Paradoxically, despite lack of evidence that the much-contested regulatory initiative made a difference, audit quality showed improvement during the period surrounding its implementation. In the words of the study, “results indicate that several of the proxies of audit quality…increased in the first year of Rule 3211,” which was a continuation of a similar improvement in the prior year. The finding of general improvement matches the conclusion of a paper in the current issue of Auditing: A Journal of Practice and Theory, also published by the American Accounting Association, which finds “in the first year of the disclosure requirement …a significant increase in audit quality.”
But, when the authors of the Accounting Review study investigate further, their findings suggest that whatever improvement may have been occurring had little, if anything, to do specifically with Rule 3211. They determine this by some ingenious analysis that involves making use of two control groups of publicly traded audit clients. One group (the “early discloser sample”) consists of S&P-1500 companies that disclosed audit engagement partners at their annual meetings and on their Web sites in the year prior to Rule 3211. A second group (the “pseudo adopter sample”) consists of all companies that issued their annual reports in the months prior to January 31, 2017 and therefore did not have to identify the lead engagement partners overseeing their audits.
The professors’ reasoned thus: If the new rule spurred a boost in audit quality, that change 1) should have been significantly greater for companies that didn’t previously disclose engagement partners than for the early disclosers (who were doing so already), and 2) should have been significantly greater for companies disclosing audit partner identities in Form AP than for the pseudo adopters, which released their financial reports prior to January 31 and did not have to file Form AP.
The fact that neither turned out to be the case for key measures of audit quality calls into question just how effective the new mandate has proved to be. As the study’s authors write, “we are unable to detect a significant change in audit quality attributable to Rule 3211.”
The study employs three principal proxies of audit quality that are favored in the accounting literature – 1) amount of discretionary accruals, non-cash accounting items that are often subjective (such as predictions of future write-offs for bad debts or estimates of inventory valuations) and are considered particularly subject to manipulation; 2) F-scores, measures of companies’ propensities to misstate earnings; and 3) mistaken assessments of firms’ internal controls over financial reporting. To enhance the robustness of their findings, the professors add six further proxies, only one of which (a measure of timeliness in recognizing expenses and losses) appears to have been significantly improved by the new regulation. In sum, eight of nine measures do not show significant improvement.
Why such meager enhancement in audit quality attributable to Rule 3211, at least in the early stages of its implementation? The professors suggest two possibilities:
“First, accounting firms argued that partner accountability was already sufficiently high prior to mandatory disclosure, such that partner identification would not induce additional improvements to audit quality. Second, the final adoption of Rule 3211 required audit partner disclosure in Form AP, which…may not pervasively affect partners’ sense of accountability as the PCAOB originally intended.”
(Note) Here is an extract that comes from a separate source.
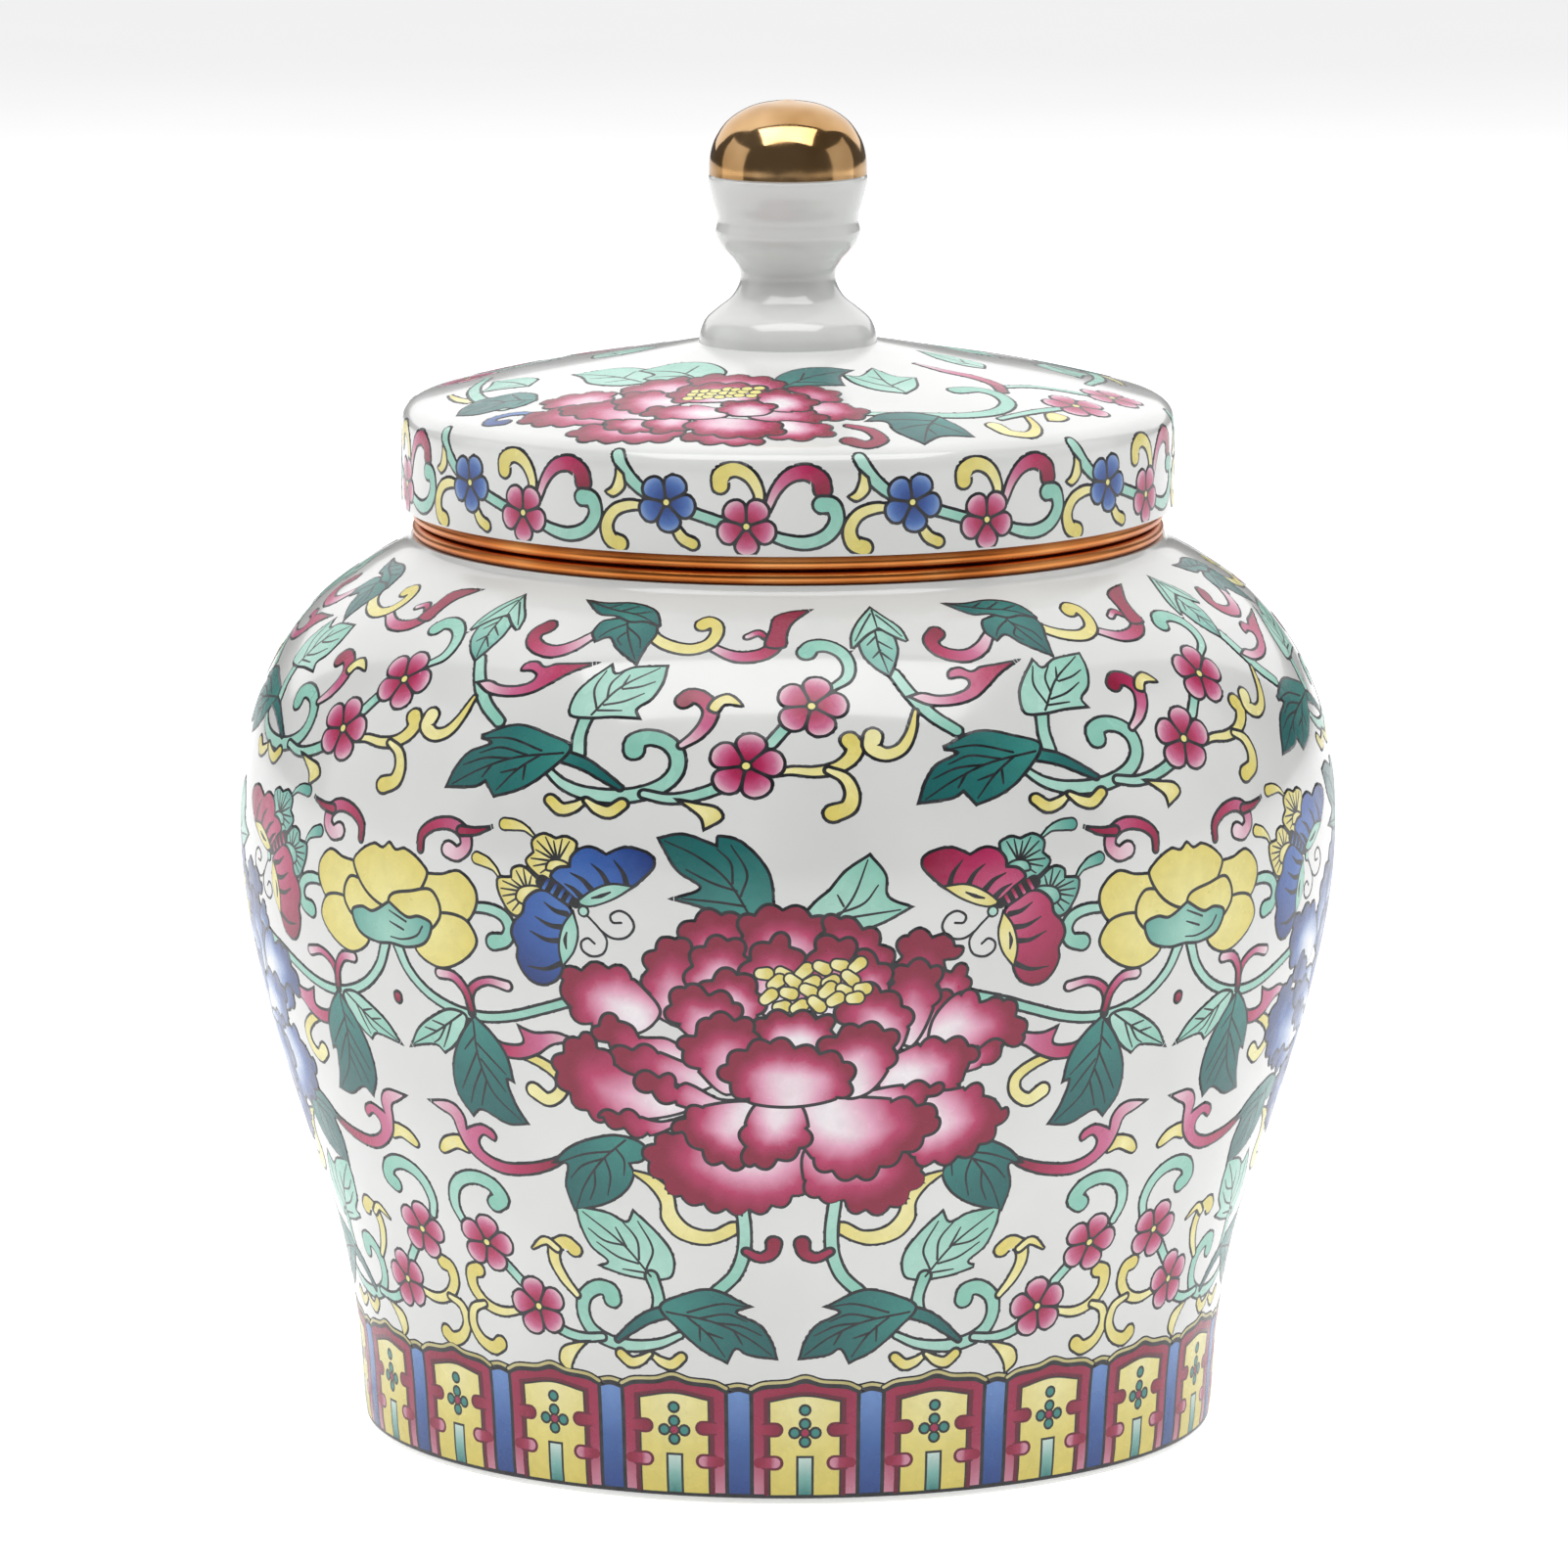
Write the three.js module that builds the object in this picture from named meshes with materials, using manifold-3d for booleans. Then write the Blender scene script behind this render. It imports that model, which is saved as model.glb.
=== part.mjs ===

They add this caveat: “Since our research focuses on the initial adoption of mandatory audit partner identification in the U.S….future research is necessary to investigate the long-term effects of this regulation…[As] each audit partner’s entire public company portfolio will be accessible to all interested parties …important unanswered questions relate to whether this increased transparency informs decisions by investors and audit committees or influences audit partner behavior.”
As for why audit quality should have increased during the period of Rule 3211’s implementation absent evidence that this was due to the regulation itself, the professors concede that the answer is beyond the scope of this study. Possible reasons for the change, they surmise, could be longer-term developments, such as technology improvements in the accounting industry and the effects of PCAOB oversight.
The study, entitled “What’s in a Name? Initial Evidence of U.S. Audit Partner Identification Using Difference-in-Differences Analyses,” is in the September/October issue of The Accounting Review, a peer-reviewed journal published six times yearly by the American Accounting Association, a worldwide organization devoted to excellence in accounting education, research, and practice. Other journals published by the AAA and its specialty sections include Auditing: A Journal of Practice and Theory, Accounting Horizons, Issues in Accounting Education, Behavioral Research in Accounting, Journal of Management Accounting Research, Journal of Information Systems, Journal of Financial Reporting, The Journal of the American Taxation Association, and Journal of Forensic Accounting Research.